Is methane on the Mars the evidence of life? Science journal published an article containing information about huge amounts of methane in the atmosphere of Mars two days ago. Moreover, scientists claim that methane does not only exist but also being produced on Mars. Can this discovery suggest existence of life on a Mars?
Let’s consider the news in a more detailed way. So the Curiosity found 0.7 ppb (parts per billion) methane on the average in the air of Mars. Additionally, scientists observed elevated levels of methane - 10 times more - implying that Mars is episodically producing methane from unknown source. Here we come up with 3 questions:
- What is methane and why it is important for life on the planet?
- How is new methane produced?
- Can it help create or support life on the planet?
Let’s consider these 3 questions one by one.
1. What is methane and why is it important for life on the planet?
Methane is a gaseous substance with the formulae CH4 which means that the molecule contains one carbon and four hydrogen atoms. It is common knowledge that carbon is the key component of life on Earth. It is the reason to search for carbon-containing substances in space and on other planets. Moreover, methane is a greenhouse gas. Greenhouse gases can absorb infrared irradiation emitted by warm objects on the surface of the planet and stop this irradiation from going out to space. This is a way to support a constant temperature on the planet surface.
2. What are possible ways of producing methane?
Methane occurs naturally in geological processes (that’s why it is called natural gas). Also we know that methane can be produced by agriculture – and it’s the main point to claim that methane can be evidence of life on any planet.
How is methane produced on Mars? According to a paper published in Science on December 16, 2014 we can find several possible sources of methane on Mars:
- Biological - methanogenic organisms
- Geological production during changes in the structure of minerals caused by the inclusion of water inside the crystal structure (this process is called serpentization). On Mars the mineral olivine can undergo seprentization.
- Ultraviolet degradation of metheoritically-delivered organics.
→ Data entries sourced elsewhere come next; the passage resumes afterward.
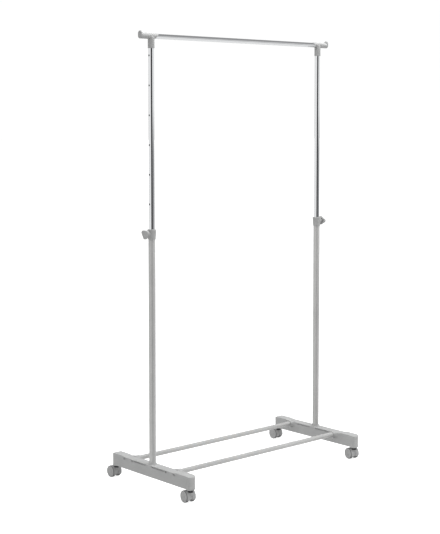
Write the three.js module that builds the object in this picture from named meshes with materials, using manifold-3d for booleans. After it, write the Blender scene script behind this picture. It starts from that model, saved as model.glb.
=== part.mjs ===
// Rolling clothes rack with two telescopic uprights, one hanging rail and four twin-wheel casters.
// Millimetres, +Z up, X along the rail, Y from front to back. The origin is on the floor, at the
// middle of the rack's outline.
//
// The lower tubes stand in two moulded base beams, which two cross tubes tie together. The upper
// tubes slide in the lower ones and are held by a lock screw through a collar on each side. At
// rest the rack stands at full height with both lock screws backed off, just clear of the tubes.

import * as THREE from 'three';
import { mergeVertices } from 'three/addons/utils/BufferGeometryUtils.js';
import Module from 'manifold-3d';

const wasm = await Module();
wasm.setup();

// ---------------------------------------------------------------- clearances
const fitGap = 0.3; // between pieces that touch or are pressed together
const slideGap = 0.35; // around the upper tube in its collar
const runGap = 0.3; // around pins, stems, screws and axles
const swivelGap = 1.2; // between a caster's fender and the base above it
const overcut = 1; // how far a cutting tool runs past a face
const headFace = 0.7; // width of a screw head's flat face, as a share of the head's width

// ---------------------------------------------------------------- overall sizes
const uprightSpacing = 900; // axis to axis
const railHeight = 1732; // rail axis above the floor, at full height
const beamLength = 472; // base beam, front to back
const lowerTubeLength = 936;

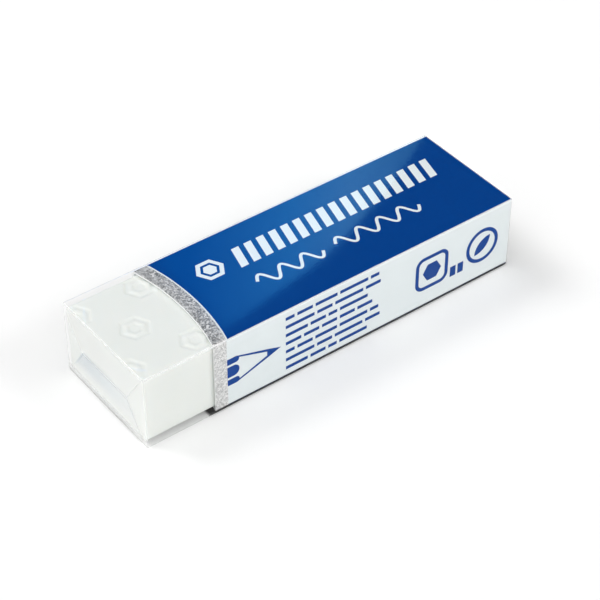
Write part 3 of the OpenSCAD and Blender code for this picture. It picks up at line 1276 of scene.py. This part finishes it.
@dataclass(frozen=True)
class MattFloor(Finish):
    """Matt white paint, which the camera sees a little brighter than it lights the pack.

    Beside the pack it is dimmed in the film's own mirror. In front of the bare end it isn't, so that
    the end face stays bright.
    """

    film: FilmMirror = FilmMirror()
    level: float = 0.9
    lift: float = 0.14

    def surface(self, tree: Tree, place: Socket) -> Socket:
        """Adds the paint.

        Args:
            tree: The material's nodes.
            place: Position on the object in metres.

        Returns:
            The floor's shader.
        """
        rays = add_node(tree, "LightPath")
        lifted = {0: self.seen(tree, rays), 1: self.lift, 2: self.level}
        bright = add_node(tree, "Math", lifted, operation="MULTIPLY_ADD")[0]
        along = add_node(tree, "SeparateXYZ", {0: place})["X"]
        front = Box.of("film_wrap").low.x
        beside = add_node(tree, "Math", {0: along, 1: front}, operation="GREATER_THAN")[0]
        dimmed = add_node(tree, "Math", {0: rays["Is Glossy Ray"], 1: beside}, operation="MULTIPLY")[0]
        return add_node(tree, "BsdfDiffuse", {"Color": self.film.dim(tree, bright, dimmed)})[0]


@dataclass(frozen=True)
class GlowingCard(Finish):
    """A card that glows in the colours of the sheen and that only the film itself mirrors.

    Its colours are placed by pixels of the image, so that they fall where the photograph has them.
    """

    view: View
    reach: float
    film: FilmMirror = FilmMirror()
    start_pixels: tuple[Point, Point] = ((182.0, 304.0), (196.0, 290.0))
    colour_row: float = 240.0
    colour_columns: tuple[float, ...] = (190.0, 290.0, 352.0, 405.0)
    colours: tuple[Tone, ...] = (Tone.SHEEN_START, Tone.SHEEN_RISE, Tone.SHEEN_PEAK, Tone.SHEEN_END)
    strength: float = 2.9

    def between(self, tree: Tree, place: Socket, start: Point, end: Point) -> Socket:
        """Adds a value that goes from 0 to 1 between what two pixels mirror.

        Args:
            tree: The material's nodes.
            place: Position on the object in metres.
            start: The pixel where it is 0.
            end: The pixel where it is 1.

        Returns:
            The value.
        """
        low, high = (self.view.mirrored(*pixel, self.reach) for pixel in (start, end))
        way = (high - low) / (high - low).length_squared
        along = add_node(tree, "VectorMath", {0: place, 1: tuple(way)}, operation="DOT_PRODUCT")["Value"]
        return add_node(tree, "Math", {0: along, 1: low.dot(way)}, operation="SUBTRACT", use_clamp=True)[0]

    def surface(self, tree: Tree, place: Socket) -> Socket:
        """Adds the light, which starts past the silver band.

        Args:
            tree: The material's nodes.
            place: Position on the object in metres.

        Returns:
            The card's shader.
        """
        first, last = self.colour_columns[0], self.colour_columns[-1]
        share = self.between(tree, place, (first, self.colour_row), (last, self.colour_row))
        colour = add_node(tree, "ValToRGB", {0: share})[0]
        stops = colour.node.color_ramp.elements
        for column in self.colour_columns[1:-1]:
            stops.new((column - first) / (last - first))
        for stop, tone in zip(stops, self.colours):
            stop.color = hex_to_linear(tone)
        started = {0: self.between(tree, place, *self.start_pixels), 1: self.strength}
        power = add_node(tree, "Math", started, operation="MULTIPLY")[0]
        level = add_node(tree, "Math", {0: power, 1: self.film.own(tree)}, operation="MULTIPLY")[0]
        return add_node(tree, "Emission", {"Color": colour, "Strength": level})[0]


def stage_face(name: str, corners: list[Vector], finish: Finish) -> bpy.types.Object:
    """Adds one flat face of the studio, which isn't part of the pack.

    Args:
        name: Name of the object.
        corners: Its corners in order.
        finish: Its finish.

    Returns:
        The new object.
    """
    data = bpy.data.meshes.new(name)
    data.from_pydata(corners, [], [range(len(corners))])
    data.materials.append(finish.material())
    made = bpy.data.objects.new(name, data)
    bpy.context.scene.collection.objects.link(made)
    return made


@dataclass(frozen=True)
class Sheen:
    """A round card, whose mirror image lies on the blue field up to a curved edge.

    Its centre and radius are pixels of the image. The card itself is worked out from them, and hangs
    behind the pack.
    """

    view: View
    centre_pixel: Point = (-13.8, -123.5)
    radius_pixels: float = 509.0
    reach: float = 1.0
    corners: int = 128

    def build(self) -> None:
        """Hangs the card."""
        x, y = self.centre_pixel
        radius = self.radius_pixels
        turns = (2 * math.pi * i / self.corners for i in range(self.corners))
        pixels = ((x + radius * math.cos(turn), y + radius * math.sin(turn)) for turn in turns)
        rim = [self.view.mirrored(*pixel, self.reach) for pixel in pixels]
        card = stage_face("sheen_card", rim, GlowingCard("glowing_card", self.view, self.reach))
        card.visible_camera = card.visible_diffuse = card.visible_shadow = False


@dataclass(frozen=True)
class Studio:
    """A white floor and soft light that comes mostly from the camera's side.

    The room is brightest toward the camera, and a low band of it is bright all round. The crossings
    are how many faces of film the light may pass.
    """

    view: View = View()
    film: FilmMirror = FilmMirror()
    floor_size: float = 1.0
    floor_drop: float = 0.02 * MM
    dome_rise: float = 0.35
    dome_facing: Span = (-0.25, 0.55)
    dome_level: Span = (0.01, 0.95)
    cove_height: Span = (0.1, 0.4)
    cove_level: Span = (0.85, 0.0)
    crossings: int = 32
    lamps: tuple[Softbox, ...] = (
        Softbox("key", (-0.25, 0.45, 0.54), 0.35, 2.2),
        Softbox("rim", (0.32, -0.455, 0.424), 0.2, 0.9),
    )

    def floor(self) -> None:
        """Lays the floor just under the pack."""
        half, level = self.floor_size / 2, -self.floor_drop
        sides = ((-half, -half), (half, -half), (half, half), (-half, half))
        stage_face("floor", [Vector((x, y, level)) for x, y in sides], MattFloor("matt_white_floor"))

    def world(self) -> None:
        """Lights the room from the camera's side and from a low band all round, and shows it white."""
        made = bpy.data.worlds.new("studio")
        bpy.context.scene.world = made
        made.use_nodes = True
        tree = made.node_tree
        tree.nodes.clear()
        back = self.view.axes()[2]
        toward = Vector((back.x, back.y, self.dome_rise)).normalized()
        ray = add_node(tree, "TexCoord")["Generated"]
        facing = add_node(tree, "VectorMath", {0: ray, 1: tuple(toward)}, operation="DOT_PRODUCT")["Value"]
        height = add_node(tree, "SeparateXYZ", {0: ray})["Z"]
        parts = (
            (facing, self.dome_facing, self.dome_level),
            (height, self.cove_height, self.cove_level),
        )
        lights = {}
        for i, (value, (start, stop), (low, high)) in enumerate(parts):
            span = {"Value": value, "From Min": start, "From Max": stop, "To Min": low, "To Max": high}
            lights[i] = add_node(tree, "MapRange", span, interpolation_type="SMOOTHSTEP")[0]
        light = add_node(tree, "Math", lights, operation="MAXIMUM")[0]
        rays = add_node(tree, "LightPath")
        dimmed = self.film.dim(tree, light, rays["Is Glossy Ray"])
        level = add_node(tree, "Math", {0: dimmed, 1: rays["Is Camera Ray"]}, operation="MAXIMUM")[0]
        sky = add_node(tree, "Background", {"Color": hex_to_linear(Tone.WHITE), "Strength": level})[0]
        add_node(tree, "OutputWorld", {"Surface": sky})

    def build(self) -> None:
        """Builds the camera, the floor, the room, the lamps and the card of the sheen."""
        self.view.build()
        self.floor()
        self.world()
        for lamp in self.lamps:
            lamp.build()
        Sheen(self.view).build()
        scene = bpy.context.scene
        scene.view_settings.view_transform = "Standard"
        scene.cycles.transparent_max_bounces = self.crossings


def main() -> None:
    """Builds the pack and its studio."""
    logging.basicConfig(level=logging.INFO, format="%(name)s: %(message)s")
    EraserBlock(MouldedVinyl("moulded_pvc_vinyl")).build()
    PrintedSleeve({
        "card_sleeve": CoatedCard("clay_coated_boxboard"),
        "silver_band": SilverInk("screened_silver_ink"),
        "blue_field_top": OffsetInk("offset_blue_ink", Tone.BLUE, Tone.BLUE_SHADE),
        "blue_field_base": OffsetInk("offset_blue_ink_base", Tone.BLUE, Tone.BLUE_SHADE),
        "blue_figures_side": OffsetInk("offset_blue_ink_side", Tone.SIDE_BLUE, Tone.SIDE_BLUE_SHADE),
    }).dress()
    FilmWrap(CastFilm("cast_polypropylene_film")).build()
    Studio().build()


if __name__ == "__main__":
    main()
- Release from subsurface substances called clathrates
- Gas absorbed by the mineral regolith
- Erosion of basalt with methane inclusions
- Geothermal production (similar to processes on Earth)
3. Can it help create or support life on the planet?
Here we see many options and only one of them involves existence of life on a Mars. So obviously we cannot be sure or even hope that life exists on the Red Planet. However, the increase of methane in the atmosphere of Mars can be good for Mars colonization: if the greenhouse effect will occur on Mars, we can hope to use it to increase Mars’ temperature to make living condition for colonists closer to Earth conditions.